§ Exercise brief
Each entry in the listing below should be restated word for word.

Collection entries:
———

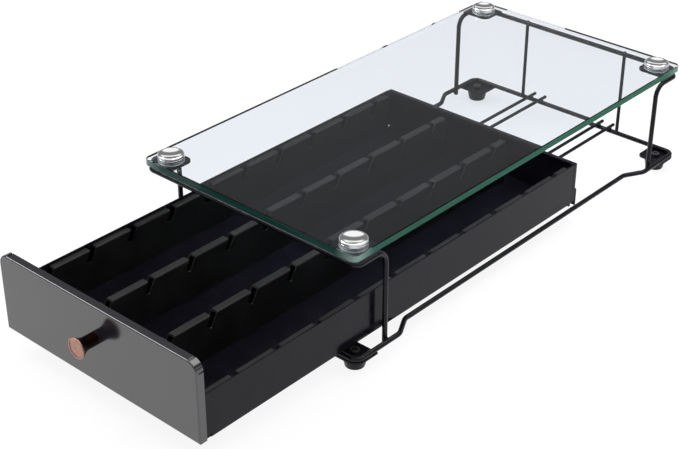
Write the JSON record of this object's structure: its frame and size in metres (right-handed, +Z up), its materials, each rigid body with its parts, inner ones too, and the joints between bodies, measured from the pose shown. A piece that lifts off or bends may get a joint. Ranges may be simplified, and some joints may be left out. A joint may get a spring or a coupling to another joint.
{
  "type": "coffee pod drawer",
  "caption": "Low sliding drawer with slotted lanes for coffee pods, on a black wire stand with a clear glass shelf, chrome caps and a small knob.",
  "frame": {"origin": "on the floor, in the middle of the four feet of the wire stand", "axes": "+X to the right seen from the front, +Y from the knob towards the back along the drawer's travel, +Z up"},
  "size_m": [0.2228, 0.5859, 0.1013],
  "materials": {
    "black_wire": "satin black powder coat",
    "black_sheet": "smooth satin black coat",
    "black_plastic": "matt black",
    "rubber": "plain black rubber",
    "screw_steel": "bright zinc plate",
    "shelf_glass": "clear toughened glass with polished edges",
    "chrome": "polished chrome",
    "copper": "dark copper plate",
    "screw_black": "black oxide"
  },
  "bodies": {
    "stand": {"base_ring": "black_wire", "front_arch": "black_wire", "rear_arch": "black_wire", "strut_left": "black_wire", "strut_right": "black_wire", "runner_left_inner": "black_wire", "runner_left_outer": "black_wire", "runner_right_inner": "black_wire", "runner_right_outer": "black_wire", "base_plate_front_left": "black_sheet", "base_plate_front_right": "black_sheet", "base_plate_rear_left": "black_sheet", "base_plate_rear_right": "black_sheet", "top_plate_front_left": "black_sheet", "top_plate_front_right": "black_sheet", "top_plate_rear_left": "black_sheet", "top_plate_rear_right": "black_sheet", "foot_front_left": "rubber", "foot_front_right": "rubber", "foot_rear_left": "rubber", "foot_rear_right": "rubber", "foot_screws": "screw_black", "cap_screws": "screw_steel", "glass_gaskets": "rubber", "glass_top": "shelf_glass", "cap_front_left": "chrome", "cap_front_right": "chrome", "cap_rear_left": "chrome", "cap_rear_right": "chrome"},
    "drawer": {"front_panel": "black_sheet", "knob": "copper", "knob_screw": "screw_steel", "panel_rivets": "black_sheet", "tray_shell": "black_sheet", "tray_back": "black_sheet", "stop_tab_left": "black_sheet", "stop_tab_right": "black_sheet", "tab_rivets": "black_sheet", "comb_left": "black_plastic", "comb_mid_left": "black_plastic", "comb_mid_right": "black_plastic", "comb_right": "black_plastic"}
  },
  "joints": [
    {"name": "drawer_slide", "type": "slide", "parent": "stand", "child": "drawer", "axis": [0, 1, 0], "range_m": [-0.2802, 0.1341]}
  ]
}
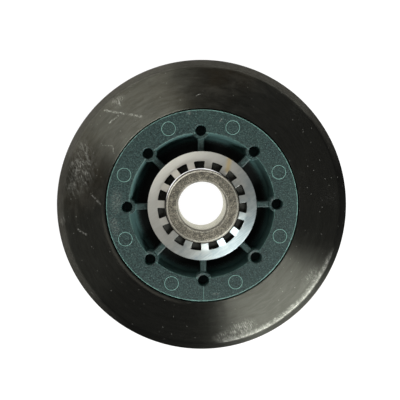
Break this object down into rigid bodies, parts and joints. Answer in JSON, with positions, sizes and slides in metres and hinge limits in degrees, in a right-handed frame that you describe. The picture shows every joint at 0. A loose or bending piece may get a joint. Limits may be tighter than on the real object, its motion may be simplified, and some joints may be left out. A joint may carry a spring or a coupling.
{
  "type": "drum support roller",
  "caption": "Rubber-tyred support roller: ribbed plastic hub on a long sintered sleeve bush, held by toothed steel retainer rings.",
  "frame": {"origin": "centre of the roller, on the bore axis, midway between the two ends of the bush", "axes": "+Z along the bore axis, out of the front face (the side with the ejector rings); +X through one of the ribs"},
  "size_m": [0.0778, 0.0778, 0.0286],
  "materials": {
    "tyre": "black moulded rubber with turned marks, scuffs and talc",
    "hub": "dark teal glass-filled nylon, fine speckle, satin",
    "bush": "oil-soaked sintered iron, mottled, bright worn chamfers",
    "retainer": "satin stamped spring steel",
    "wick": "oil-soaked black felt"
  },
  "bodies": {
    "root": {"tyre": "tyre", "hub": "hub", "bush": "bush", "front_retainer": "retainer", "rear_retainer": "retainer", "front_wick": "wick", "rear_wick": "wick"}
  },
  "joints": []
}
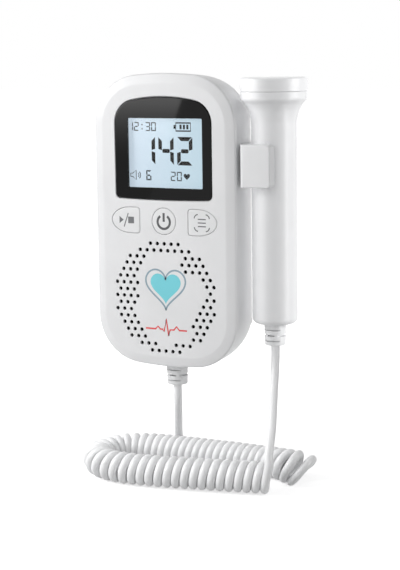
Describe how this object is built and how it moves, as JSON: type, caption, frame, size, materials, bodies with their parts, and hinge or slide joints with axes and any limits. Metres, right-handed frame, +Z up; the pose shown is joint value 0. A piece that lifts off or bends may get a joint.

———

§ Solved exercise
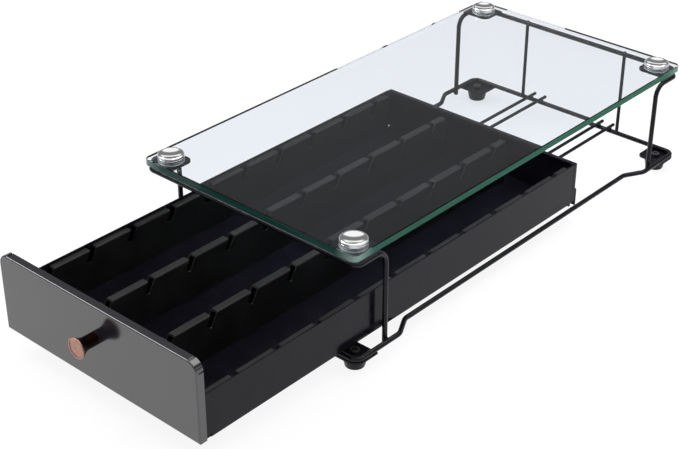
Write the JSON record of this object's structure: its frame and size in metres (right-handed, +Z up), its materials, each rigid body with its parts, inner ones too, and the joints between bodies, measured from the pose shown. A piece that lifts off or bends may get a joint. Ranges may be simplified, and some joints may be left out. A joint may get a spring or a coupling to another joint.
{
  "type": "coffee pod drawer",
  "caption": "Low sliding drawer with slotted lanes for coffee pods, on a black wire stand with a clear glass shelf, chrome caps and a small knob.",
  "frame": {"origin": "on the floor, in the middle of the four feet of the wire stand", "axes": "+X to the right seen from the front, +Y from the knob towards the back along the drawer's travel, +Z up"},
  "size_m": [0.2228, 0.5859, 0.1013],
  "materials": {
    "black_wire": "satin black powder coat",
    "black_sheet": "smooth satin black coat",
    "black_plastic": "matt black",
    "rubber": "plain black rubber",
    "screw_steel": "bright zinc plate",
    "shelf_glass": "clear toughened glass with polished edges",
    "chrome": "polished chrome",
    "copper": "dark copper plate",
    "screw_black": "black oxide"
  },
  "bodies": {
    "stand": {"base_ring": "black_wire", "front_arch": "black_wire", "rear_arch": "black_wire", "strut_left": "black_wire", "strut_right": "black_wire", "runner_left_inner": "black_wire", "runner_left_outer": "black_wire", "runner_right_inner": "black_wire", "runner_right_outer": "black_wire", "base_plate_front_left": "black_sheet", "base_plate_front_right": "black_sheet", "base_plate_rear_left": "black_sheet", "base_plate_rear_right": "black_sheet", "top_plate_front_left": "black_sheet", "top_plate_front_right": "black_sheet", "top_plate_rear_left": "black_sheet", "top_plate_rear_right": "black_sheet", "foot_front_left": "rubber", "foot_front_right": "rubber", "foot_rear_left": "rubber", "foot_rear_right": "rubber", "foot_screws": "screw_black", "cap_screws": "screw_steel", "glass_gaskets": "rubber", "glass_top": "shelf_glass", "cap_front_left": "chrome", "cap_front_right": "chrome", "cap_rear_left": "chrome", "cap_rear_right": "chrome"},
    "drawer": {"front_panel": "black_sheet", "knob": "copper", "knob_screw": "screw_steel", "panel_rivets": "black_sheet", "tray_shell": "black_sheet", "tray_back": "black_sheet", "stop_tab_left": "black_sheet", "stop_tab_right": "black_sheet", "tab_rivets": "black_sheet", "comb_left": "black_plastic", "comb_mid_left": "black_plastic", "comb_mid_right": "black_plastic", "comb_right": "black_plastic"}
  },
  "joints": [
    {"name": "drawer_slide", "type": "slide", "parent": "stand", "child": "drawer", "axis": [0, 1, 0], "range_m": [-0.2802, 0.1341]}
  ]
}
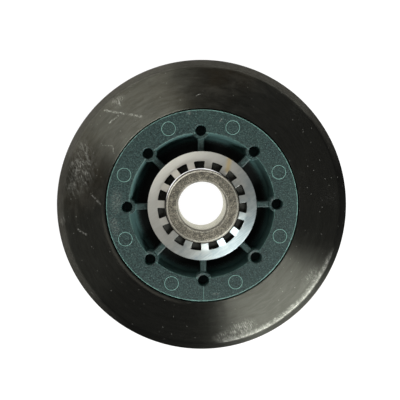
Break this object down into rigid bodies, parts and joints. Answer in JSON, with positions, sizes and slides in metres and hinge limits in degrees, in a right-handed frame that you describe. The picture shows every joint at 0. A loose or bending piece may get a joint. Limits may be tighter than on the real object, its motion may be simplified, and some joints may be left out. A joint may carry a spring or a coupling.
{
  "type": "drum support roller",
  "caption": "Rubber-tyred support roller: ribbed plastic hub on a long sintered sleeve bush, held by toothed steel retainer rings.",
  "frame": {"origin": "centre of the roller, on the bore axis, midway between the two ends of the bush", "axes": "+Z along the bore axis, out of the front face (the side with the ejector rings); +X through one of the ribs"},
  "size_m": [0.0778, 0.0778, 0.0286],
  "materials": {
    "tyre": "black moulded rubber with turned marks, scuffs and talc",
    "hub": "dark teal glass-filled nylon, fine speckle, satin",
    "bush": "oil-soaked sintered iron, mottled, bright worn chamfers",
    "retainer": "satin stamped spring steel",
    "wick": "oil-soaked black felt"
  },
  "bodies": {
    "root": {"tyre": "tyre", "hub": "hub", "bush": "bush", "front_retainer": "retainer", "rear_retainer": "retainer", "front_wick": "wick", "rear_wick": "wick"}
  },
  "joints": []
}
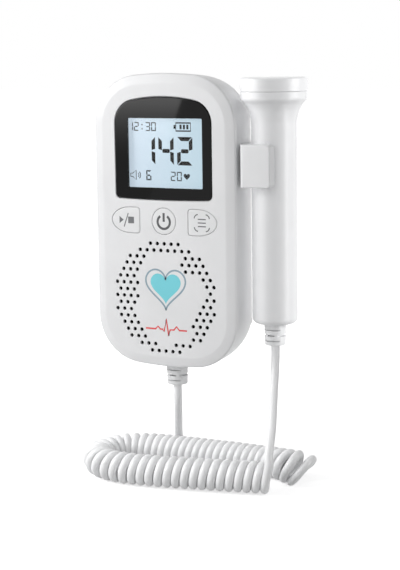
Describe how this object is built and how it moves, as JSON: type, caption, frame, size, materials, bodies with their parts, and hinge or slide joints with axes and any limits. Metres, right-handed frame, +Z up; the pose shown is joint value 0. A piece that lifts off or bends may get a joint.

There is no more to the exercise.